Memes are ideas that replicate from brain to brain, person to person. They are contagious messages capable of shifting human behavior to the tune of thousands, even millions, especially now, in the social media era.


The word "meme" comes from the Greek for "that which is imitated" and shares a root with the Greek Goddess of memory Mnemonsyne, the mother of the nine Muses.

"Mnemosyne" (1881) by Dante Gabrielle Rossetti

David Dawkins, author of The Selfish Gene coined the term "meme" in 1976. A more recent version is Internet Meme, which spans the domain of viral videos, emails, articles and messages which have traveled through the Web. The Dipity site provides real time tracking of cultural Internet Memes.

What remains a mystery is why some memes replicate quickly, why others are slow to catch on, but have staying power nonetheless and why others prove contagious with smaller groups and communities.

The human brain contains "mirror neurons," part of our primal design to imitate, to copy ideas. The arrival of web 2.0 software marked a turning point in technology facilitating this aspect of human nature. Social media allows us to replicate memes faster than the speed of lightning.
 
Susan Blackmore explains the nature of memes in a TedTalks from 2008. She is the author of the 2000 book, The Meme Machine.

What is a Good Virus?

What is a Good Virus?
"We have the power to imagine better." --JK Rowling
"Small acts, when multiplied by millions, have the power to transform the world." --Howard Zinn
“What’s a virus? A virus is just a string of nucleic acid with attitude.” --Dan Dennett

A Good Virus is a social media wiki and participatory archive for story-sharing, reporting, linking and how-to demos for creating successful viral messages for the greater good.

It traces successful millennial message campaigns created by social entrepreneurs, visionaries and collectives that have deftly used social media to initiate contagious social change via Web 2.0. Along the way you will encounter viral messages that have taken to the Internet in epidemic ways, pollinating thousands, then millions with their how-to solutions and strategies for possibility, hope, and calls to action.


• Where do good viruses originate?
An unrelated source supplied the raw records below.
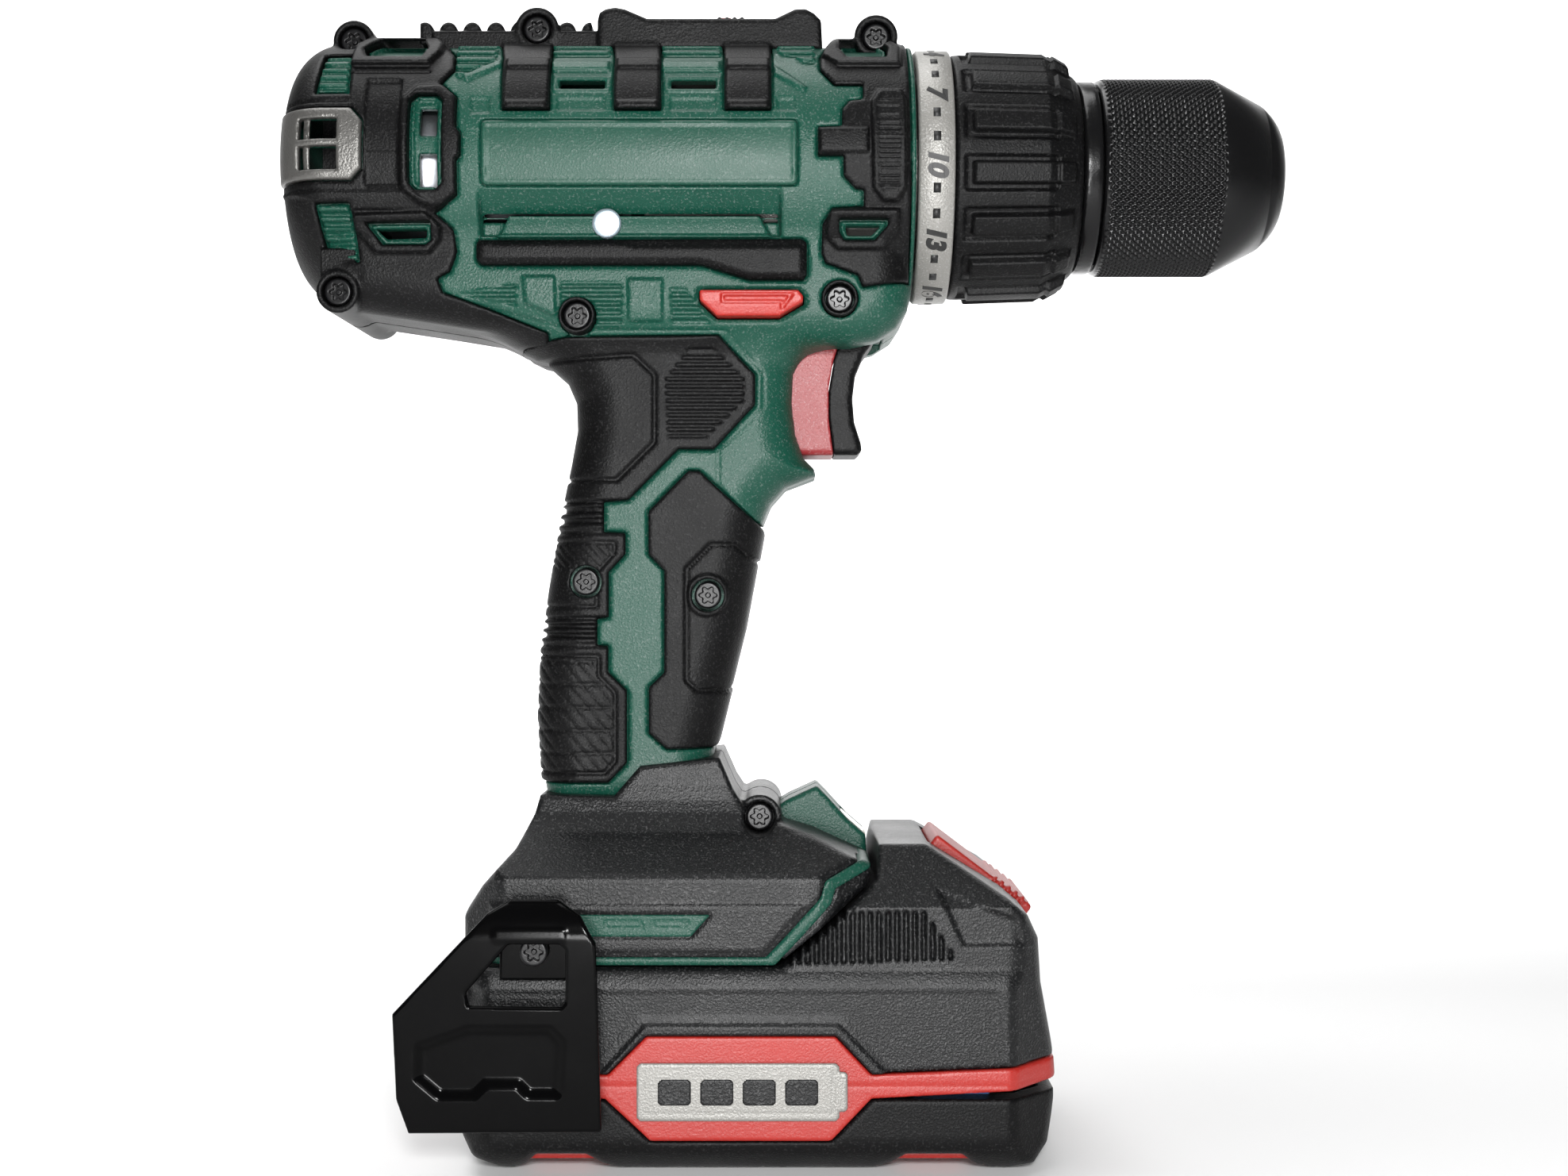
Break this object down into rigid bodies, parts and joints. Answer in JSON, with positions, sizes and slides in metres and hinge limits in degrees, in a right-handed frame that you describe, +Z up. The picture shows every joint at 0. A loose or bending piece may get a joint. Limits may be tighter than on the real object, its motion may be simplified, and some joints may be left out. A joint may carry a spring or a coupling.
{
  "type": "cordless drill driver",
  "caption": "Cordless drill driver with a keyless chuck, torque ring, trigger, gear train, belt clip and slide-on battery, green and black.",
  "frame": {"origin": "on the floor at the middle of the battery's base", "axes": "+X along the chuck, +Z up, the belt clip on the -Y side"},
  "size_m": [0.2132, 0.0829, 0.243],
  "materials": {
    "green_shell": "moulded grain",
    "rubber": "satin overmould",
    "dark_plastic": "moulded grain",
    "grey_plastic": "satin",
    "label": "satin plate",
    "clip_black": "gloss black",
    "magnet": "bright",
    "lens": "diffusing",
    "screw_steel": "blackened",
    "steel": "machined",
    "copper": "windings",
    "chuck_steel": "blackened",
    "band_silver": "satin silver",
    "trigger_red": "satin",
    "red": "satin",
    "cell": "sleeve"
  },
  "bodies": {
    "housing": {"housing_right": "green_shell", "housing_left": "green_shell", "rear_bumper_right": "rubber", "rear_bumper_left": "rubber", "top_bumper_right": "rubber", "top_bumper_left": "rubber", "front_bumper_right": "rubber", "front_bumper_left": "rubber", "side_bar_right": "rubber", "side_bar_left": "rubber", "palm_grip_right": "rubber", "palm_grip_left": "rubber", "finger_grip_right": "rubber", "finger_grip_left": "rubber", "foot_cover_right": "dark_plastic", "foot_cover_left": "dark_plastic", "vent_cage": "grey_plastic", "label_plate": "label", "belt_clip": "clip_black", "bit_magnet": "magnet", "lamp_lens": "lens", "screw_1": "screw_steel", "screw_2": "screw_steel", "screw_3": "screw_steel", "screw_4": "screw_steel", "screw_5": "screw_steel", "screw_6": "screw_steel", "screw_7": "screw_steel", "screw_8": "screw_steel", "screw_9": "screw_steel", "clip_screw": "screw_steel", "motor_can": "steel", "gearbox_case": "grey_plastic", "switch_module": "dark_plastic", "terminal_block": "dark_plastic"},
    "spindle": {"spindle": "steel", "chuck_body": "chuck_steel"},
    "chuck_sleeve": {"chuck_sleeve": "chuck_steel"},
    "jaw_1": {"jaw_1": "steel"},
    "jaw_2": {"jaw_2": "steel"},
    "jaw_3": {"jaw_3": "steel"},
    "torque_ring": {"torque_ring": "rubber", "scale_band": "band_silver"},
    "carrier_1": {"carrier_1": "steel"},
    "rotor": {"rotor": "copper"},
    "planet_1_1": {"planet_1_1": "steel"},
    "planet_1_2": {"planet_1_2": "steel"},
    "planet_1_3": {"planet_1_3": "steel"},
    "planet_2_1": {"planet_2_1": "steel"},
    "planet_2_2": {"planet_2_2": "steel"},
    "planet_2_3": {"planet_2_3": "steel"},
    "trigger": {"trigger": "trigger_red", "trigger_pad": "rubber"},
    "direction_selector": {"direction_selector": "red"},
    "speed_selector": {"speed_selector": "rubber"},
    "battery": {"battery_case": "dark_plastic", "battery_base": "rubber", "battery_band": "red", "battery_cells": "cell"},
    "battery_button": {"battery_button": "red"}
  },
  "joints": [
    {"name": "spindle_spin", "type": "hinge", "parent": "housing", "child": "spindle", "pos_m": [0.05, 0, 0.2065], "axis": [1, 0, 0], "continuous": true},
    {"name": "carrier_1_spin", "type": "hinge", "parent": "housing", "child": "carrier_1", "pos_m": [-0.01, 0, 0.2065], "axis": [1, 0, 0], "continuous": true},
    {"name": "rotor_spin", "type": "hinge", "parent": "housing", "child": "rotor", "pos_m": [-0.05, 0, 0.2065], "axis": [1, 0, 0], "continuous": true},
    {"name": "planet_2_1_spin", "type": "hinge", "parent": "spindle", "child": "planet_2_1", "pos_m": [-0.001, 0.0126, 0.2065], "axis": [1, 0, 0], "continuous": true},
    {"name": "planet_2_2_spin", "type": "hinge", "parent": "spindle", "child": "planet_2_2", "pos_m": [-0.001, -0.0063, 0.21741], "axis": [1, 0, 0], "continuous": true},
    {"name": "planet_2_3_spin", "type": "hinge", "parent": "spindle", "child": "planet_2_3", "pos_m": [-0.001, -0.0063, 0.19559], "axis": [1, 0, 0], "continuous": true},
    {"name": "planet_1_1_spin", "type": "hinge", "parent": "carrier_1", "child": "planet_1_1", "pos_m": [-0.0165, 0.0126, 0.2065], "axis": [1, 0, 0], "continuous": true},
    {"name": "planet_1_2_spin", "type": "hinge", "parent": "carrier_1", "child": "planet_1_2", "pos_m": [-0.0165, -0.0063, 0.21741], "axis": [1, 0, 0], "continuous": true},
    {"name": "planet_1_3_spin", "type": "hinge", "parent": "carrier_1", "child": "planet_1_3", "pos_m": [-0.0165, -0.0063, 0.19559], "axis": [1, 0, 0], "continuous": true},
    {"name": "sleeve_turn", "type": "hinge", "parent": "spindle", "child": "chuck_sleeve", "pos_m": [0.09, 0, 0.2065], "axis": [1, 0, 0], "range_deg": [0, 2160]},
    {"name": "jaw_1_slide", "type": "slide", "parent": "spindle", "child": "jaw_1", "axis": [0.9636, 0, -0.2672], "range_m": [0, 0.0226]},
    {"name": "jaw_2_slide", "type": "slide", "parent": "spindle", "child": "jaw_2", "axis": [0.9636, 0.2314, 0.1336], "range_m": [0, 0.0226]},
    {"name": "jaw_3_slide", "type": "slide", "parent": "spindle", "child": "jaw_3", "axis": [0.9636, -0.2314, 0.1336], "range_m": [0, 0.0226]},
    {"name": "torque_ring_turn", "type": "hinge", "parent": "housing", "child": "torque_ring", "pos_m": [0.05, 0, 0.2065], "axis": [1, 0, 0], "range_deg": [-150, 150]},
    {"name": "trigger_press", "type": "slide", "parent": "housing", "child": "trigger", "axis": [-1, 0, 0], "range_m": [0, 0.0065], "stiffness_N_per_m": 800},
    {"name": "direction_shift", "type": "slide", "parent": "housing", "child": "direction_selector", "axis": [0, 1, 0], "range_m": [-0.0025, 0.0025]},
    {"name": "speed_shift", "type": "slide", "parent": "housing", "child": "speed_selector", "axis": [-1, 0, 0], "range_m": [0, 0.0095]},
    {"name": "battery_slide", "type": "slide", "parent": "housing", "child": "battery", "axis": [1, 0, 0], "range_m": [0, 0.1]},
    {"name": "battery_button_press", "type": "slide", "parent": "battery", "child": "battery_button", "axis": [-0.6036, 0, -0.7973], "range_m": [0, 0.003], "stiffness_N_per_m": 1500}
  ],
  "couplings": [
    {"joint": "carrier_1_spin", "follows": "spindle_spin", "ratio": 4},
    {"joint": "rotor_spin", "follows": "spindle_spin", "ratio": 16},
    {"joint": "planet_2_1_spin", "follows": "spindle_spin", "ratio": -3},
    {"joint": "planet_2_2_spin", "follows": "spindle_spin", "ratio": -3},
    {"joint": "planet_2_3_spin", "follows": "spindle_spin", "ratio": -3},
    {"joint": "planet_1_1_spin", "follows": "spindle_spin", "ratio": -12},
    {"joint": "planet_1_2_spin", "follows": "spindle_spin", "ratio": -12},
    {"joint": "planet_1_3_spin", "follows": "spindle_spin", "ratio": -12},
    {"joint": "jaw_1_slide", "follows": "sleeve_turn", "m_per_rad": 0.00059683},
    {"joint": "jaw_2_slide", "follows": "sleeve_turn", "m_per_rad": 0.00059683},
    {"joint": "jaw_3_slide", "follows": "sleeve_turn", "m_per_rad": 0.00059683}
  ]
}
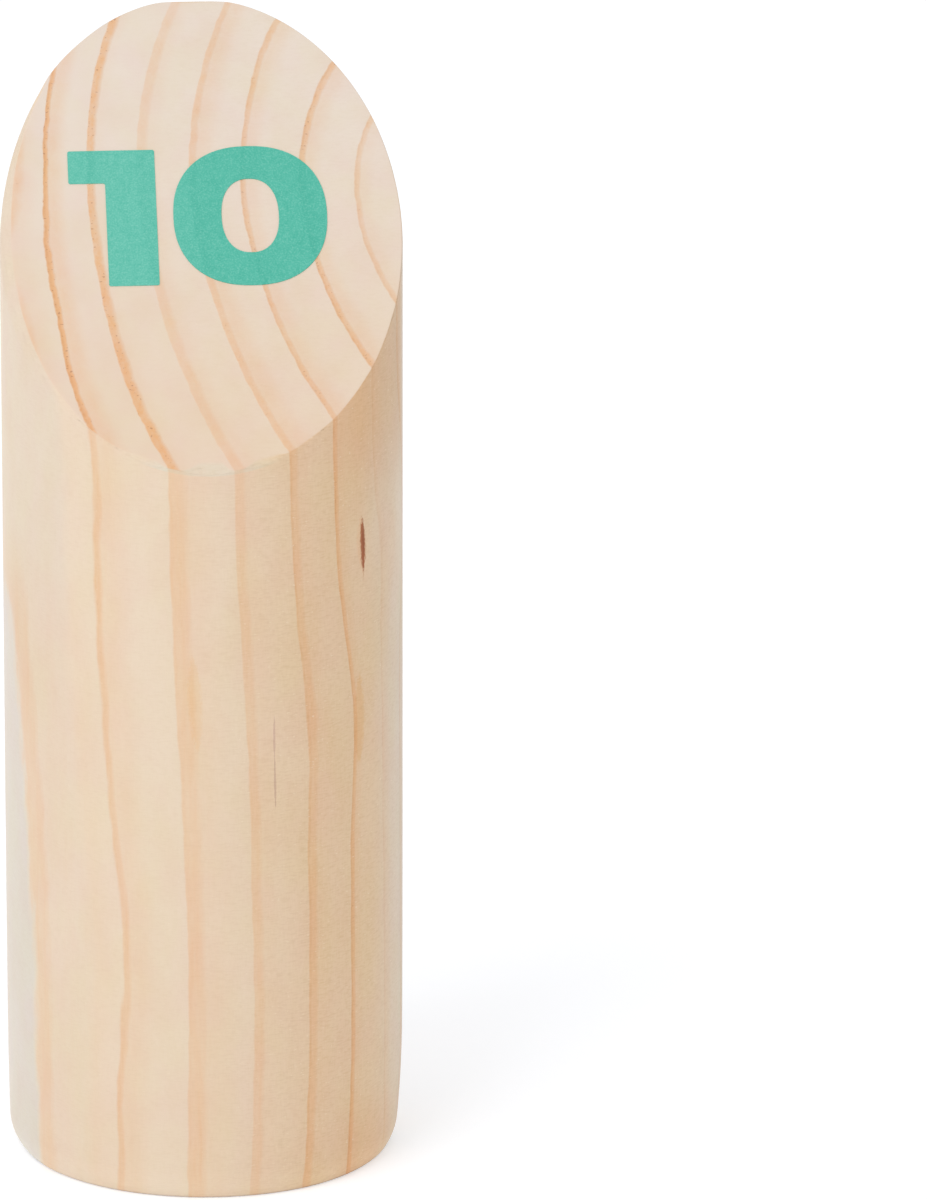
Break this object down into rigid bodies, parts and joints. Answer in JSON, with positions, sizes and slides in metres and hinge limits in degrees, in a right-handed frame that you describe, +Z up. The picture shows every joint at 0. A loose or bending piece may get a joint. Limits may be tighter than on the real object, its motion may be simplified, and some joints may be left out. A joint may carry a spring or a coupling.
{
  "type": "numbered throwing-game pin",
  "caption": "Round softwood game pin on a flat foot, cut off on a slope at the top, with a plain teal number printed on the sloping face.",
  "frame": {"origin": "middle of the flat foot, on the surface that the pin stands on", "axes": "+Z up the pin's axis, the sloping cut faces -Y and rises towards +Y, +X is to the right of the number as it is read"},
  "size_m": [0.056, 0.056, 0.159],
  "materials": {
    "bare_softwood": "bare sanded pine or spruce, pale cream with orange growth rings, no varnish",
    "teal_paint": "thin matt teal print, with the wood's grain showing faintly through it"
  },
  "bodies": {
    "root": {"pin_body": "bare_softwood", "digit_one": "teal_paint", "digit_zero": "teal_paint"}
  },
  "joints": []
}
What do they look like? Who starts them?
• How do some messages become epidemic?
• How do social media tools serve as conduits for viral enthusiasm?
• How does a message transform from static noise to sticky meaning that inspires change?

Just as biological viruses use the DNA of the host to replicate themselves, Social Media, including Facebook’s “share” button and the Retweeting of Twitter can easily manufacture viral messages. Web 2.0 software provides a petri dish for duplicating “memes” that can be passed from one computer to another for further pass-it-on replication.

These message-viruses or meme-viruses have the potential to create epidemics of all kinds. The type of content is up for grabs, which is why visionaries have such a unique opportunity to shape the web’s cultural laboratories.

A Good Virus samples social change taglines, images and videos that have been cut and pasted into our digital existence influencing political outcomes, consumption patterns and taste. In this sea of “memes,” ideas pass from person to person to person, taking on a life of their own.

With social media tools adapting and sending messages and new technologies at an exponential rate, as noted by Nick Bolton in a recent New York Times "Bits" blog post "Has Viral Gone Viral?"

Clearly what we say matters to the potency of solving global puzzles of sustainability and justice. A Good Virus is dedicated to spreading the memes of those who are masters of communication for the greater good, who talk the talk but also create nuggets of information that translate in a single spin cycle and lead to significant solutions, actions and social change.

Altruism is contagious. Enthusiasm is contagious. These are the foundations of A Good Virus. It’s a big experiment and millions are playing along, seeking solutions to global community and survival using the most creative tools available. Catch the epidemic.